Tempo colonial é o tempo dos teus avós quando os brancos é quem mandavam e os
pretos só cumpriam sem refilar.
- E hoje quando vos mandam “nos”
vossos chefes que são negros, a mamã refila? – Atirou Arcádio que já tinha
ouvido a mãe a reclamar variadíssimas vezes da forma menos urbana e cordata dos
seus superiores.
- Nza, termina a conversa com o
Arcádio que já tem o lanche a esfriar… - Despachou-se do rapaz.
- Papá, explica-me então o tempo
colonial e a quarta classe deles.
- Pois filho, no tempo em que
Angola era colónia quem mandavam, o presidente, os ministros, os directores,
eram todos portugueses que tinham saído de longe para nos dominarem ou mandarem
na nossa terra. As pessoas que fizeram a quarta classe naquele tempo gabam-se
de ter estudado bem. Sabiam mais coisas do que sabem hoje os nossos alunos. Há
mesmo doutores que sabem menos, sobretudo fazer as contas e resolver os
problemas matemáticos.
- Papá, a matemática é boa?
- Sim filho. É excelente.
- E porque não começa com “boa”
temática? Como é que uma coisa que já começa com “má” pode ser boa? O papá nem
precisa de me explicar essa parte. Eu já sei.
Sabes o quê, Arcádio? Sabes fazer
contas? Os teus manos fazem contas?
- Sim papá. Eles usam o telefone
e o computador.
- E a cabeça serve para quê,
filho?
- Para se lembrar do computador e
do telefone onde já têm tudo.
Nza Kutimbe sentiu que estava a
perder batalhas perante o filho que já se tinha apossado do seu ipad. Mas
preferiu rematar.
- Nenhuma máquina é mais
inteligente que o ser humano, filho. Você pode se encontrar numa situação em
que não tenha de fazer recurso a computador ou telefone. Há contas que temos de
fazer de forma mental. Pensar e dar resposta. O papá quando conduz faz contas
das distâncias para travar, para ultrapassar, do combustível que tem para
chegar à lavra da avó, etc. Se a avó der uma caixa com vinte abacates e tiver
de distribui-los pelas tuas três tias, o papá não precisa de máquina para achar
quantos cada uma das titis receberá.
- Ai é papá? Então ensina-me
matemática para ter também a quarta classe do tempo colonial!
E saíram abraçados para o
pequeno-almoço que já estava morno.
Já fim da
tarde, ao sair do serviço, Nza Kutimbe comprou um quadro branco, canetas de
feltro e um apagador. As manhãs de sábado passaram a ser “sagradas”.
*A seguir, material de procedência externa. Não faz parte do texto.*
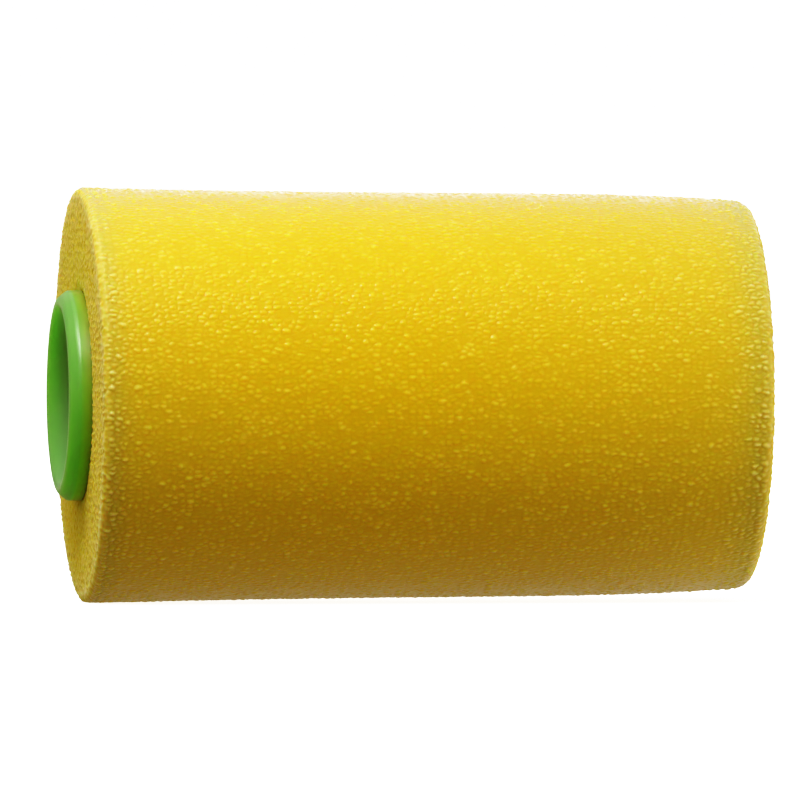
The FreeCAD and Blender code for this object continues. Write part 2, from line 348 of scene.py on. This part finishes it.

Tornaram-se dias de exercitação. Com a ajuda de alguns amigos mais velhos, Nza
recuperou alguns livros já carcomidos pelo tempo. Manual de aritmética, da
quarta classe do tempo colonial, e livros de leitura e exercícios gramaticais.
Aos poucos, as novelas foram cedendo espaço à leitura e redacção e apenas as
principais novelas eram visionadas quer pela mãe quer pelos filhos que
preferiam as da disney. A má (temática) passou para “boa” temática de conversas
diárias com os primos e os colegas de Arcádio e irmãos mais velhos. Até “noves
fora” Arcádio já calcula de cor. Aconteceu mesmo.
Texto publicado pelo Semanário Angolense, em 2015.